[START OF Given material]
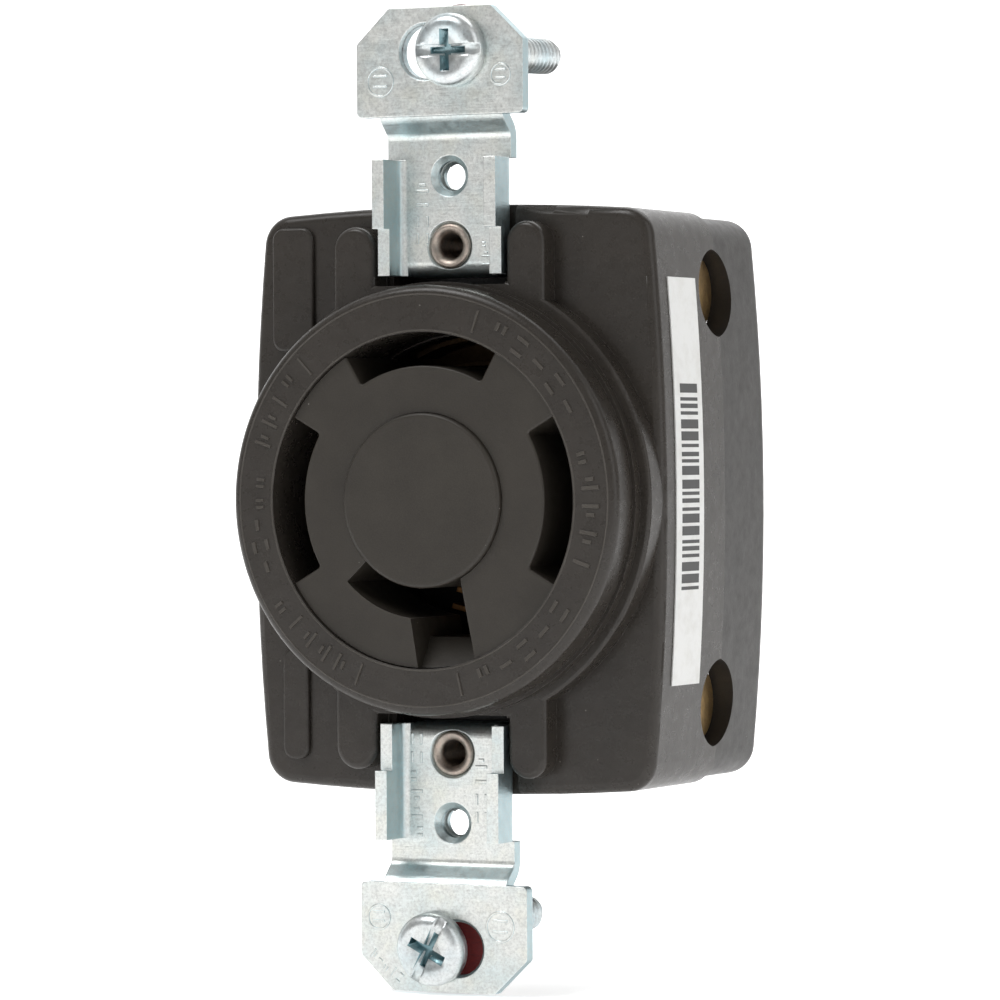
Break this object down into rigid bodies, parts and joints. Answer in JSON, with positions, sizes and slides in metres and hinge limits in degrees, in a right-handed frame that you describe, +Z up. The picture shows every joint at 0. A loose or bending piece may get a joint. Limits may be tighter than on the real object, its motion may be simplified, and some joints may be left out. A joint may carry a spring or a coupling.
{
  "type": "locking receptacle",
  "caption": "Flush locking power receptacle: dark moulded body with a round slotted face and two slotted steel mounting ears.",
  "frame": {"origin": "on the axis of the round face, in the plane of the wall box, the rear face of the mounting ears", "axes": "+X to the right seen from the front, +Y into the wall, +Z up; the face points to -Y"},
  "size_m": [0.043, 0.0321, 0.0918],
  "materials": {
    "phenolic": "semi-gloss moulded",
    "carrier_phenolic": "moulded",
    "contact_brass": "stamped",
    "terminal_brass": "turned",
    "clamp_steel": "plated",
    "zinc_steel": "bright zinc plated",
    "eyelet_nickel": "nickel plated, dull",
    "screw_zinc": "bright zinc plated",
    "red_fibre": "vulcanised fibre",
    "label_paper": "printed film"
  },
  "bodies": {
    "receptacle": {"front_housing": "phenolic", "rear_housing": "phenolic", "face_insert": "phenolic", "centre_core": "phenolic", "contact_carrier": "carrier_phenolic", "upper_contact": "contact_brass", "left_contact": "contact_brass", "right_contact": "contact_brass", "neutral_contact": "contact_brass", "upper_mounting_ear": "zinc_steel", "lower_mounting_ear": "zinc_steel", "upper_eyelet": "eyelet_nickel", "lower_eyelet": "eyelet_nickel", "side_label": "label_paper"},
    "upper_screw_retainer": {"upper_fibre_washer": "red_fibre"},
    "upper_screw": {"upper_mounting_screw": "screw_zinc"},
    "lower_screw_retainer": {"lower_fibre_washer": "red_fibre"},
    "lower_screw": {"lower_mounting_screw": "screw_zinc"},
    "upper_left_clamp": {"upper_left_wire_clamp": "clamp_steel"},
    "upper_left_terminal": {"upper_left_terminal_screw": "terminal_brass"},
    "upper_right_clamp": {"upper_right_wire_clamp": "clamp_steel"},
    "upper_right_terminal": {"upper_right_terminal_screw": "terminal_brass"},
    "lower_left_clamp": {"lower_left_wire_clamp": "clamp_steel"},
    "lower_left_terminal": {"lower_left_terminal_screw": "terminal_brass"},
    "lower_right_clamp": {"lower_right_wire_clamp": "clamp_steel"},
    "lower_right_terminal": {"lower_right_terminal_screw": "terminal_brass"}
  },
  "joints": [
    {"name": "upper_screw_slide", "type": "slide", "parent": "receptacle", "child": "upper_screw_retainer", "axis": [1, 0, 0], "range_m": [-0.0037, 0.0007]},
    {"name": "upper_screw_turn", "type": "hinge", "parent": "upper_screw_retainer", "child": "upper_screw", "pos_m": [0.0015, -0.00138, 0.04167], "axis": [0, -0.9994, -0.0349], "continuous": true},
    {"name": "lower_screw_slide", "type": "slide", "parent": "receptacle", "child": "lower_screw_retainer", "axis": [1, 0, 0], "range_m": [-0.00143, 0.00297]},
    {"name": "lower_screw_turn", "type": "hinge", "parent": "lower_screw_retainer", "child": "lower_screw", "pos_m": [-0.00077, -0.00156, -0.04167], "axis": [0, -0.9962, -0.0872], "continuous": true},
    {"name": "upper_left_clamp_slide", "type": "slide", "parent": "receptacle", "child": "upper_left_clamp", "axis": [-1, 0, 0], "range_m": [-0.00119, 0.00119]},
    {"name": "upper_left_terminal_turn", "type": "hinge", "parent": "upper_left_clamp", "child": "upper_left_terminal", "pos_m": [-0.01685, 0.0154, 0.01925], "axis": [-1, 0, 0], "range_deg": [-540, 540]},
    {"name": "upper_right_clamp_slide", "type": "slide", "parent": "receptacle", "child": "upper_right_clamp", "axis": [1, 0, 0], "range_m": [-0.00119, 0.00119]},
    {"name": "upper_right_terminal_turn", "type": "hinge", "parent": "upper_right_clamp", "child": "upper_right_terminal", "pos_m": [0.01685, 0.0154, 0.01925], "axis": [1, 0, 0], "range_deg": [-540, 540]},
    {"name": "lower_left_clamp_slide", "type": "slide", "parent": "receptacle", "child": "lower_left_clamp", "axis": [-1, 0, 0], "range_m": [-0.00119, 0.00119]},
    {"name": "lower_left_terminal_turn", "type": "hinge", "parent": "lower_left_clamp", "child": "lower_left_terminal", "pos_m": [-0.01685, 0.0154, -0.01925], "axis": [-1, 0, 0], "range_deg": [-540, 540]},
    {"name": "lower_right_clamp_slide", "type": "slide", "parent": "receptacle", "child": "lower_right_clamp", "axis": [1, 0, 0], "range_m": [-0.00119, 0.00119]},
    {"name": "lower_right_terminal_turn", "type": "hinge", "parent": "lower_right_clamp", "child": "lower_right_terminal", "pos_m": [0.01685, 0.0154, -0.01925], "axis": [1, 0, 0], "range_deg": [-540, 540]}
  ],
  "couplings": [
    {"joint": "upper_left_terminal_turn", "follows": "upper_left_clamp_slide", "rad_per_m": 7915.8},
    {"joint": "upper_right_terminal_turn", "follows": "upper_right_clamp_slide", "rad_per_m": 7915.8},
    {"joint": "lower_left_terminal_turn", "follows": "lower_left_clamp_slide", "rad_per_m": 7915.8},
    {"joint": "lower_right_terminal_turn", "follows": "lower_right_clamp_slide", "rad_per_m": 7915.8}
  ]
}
[END OF Given material]
--- What is required ---
Using the listing above, gather each line that holds the string "with" and copy it.

--- Result for this task ---
Break this object down into rigid bodies, parts and joints. Answer in JSON, with positions, sizes and slides in metres and hinge limits in degrees, in a right-handed frame that you describe, +Z up. The picture shows every joint at 0. A loose or bending piece may get a joint. Limits may be tighter than on the real object, its motion may be simplified, and some joints may be left out. A joint may carry a spring or a coupling.
  "caption": "Flush locking power receptacle: dark moulded body with a round slotted face and two slotted steel mounting ears.",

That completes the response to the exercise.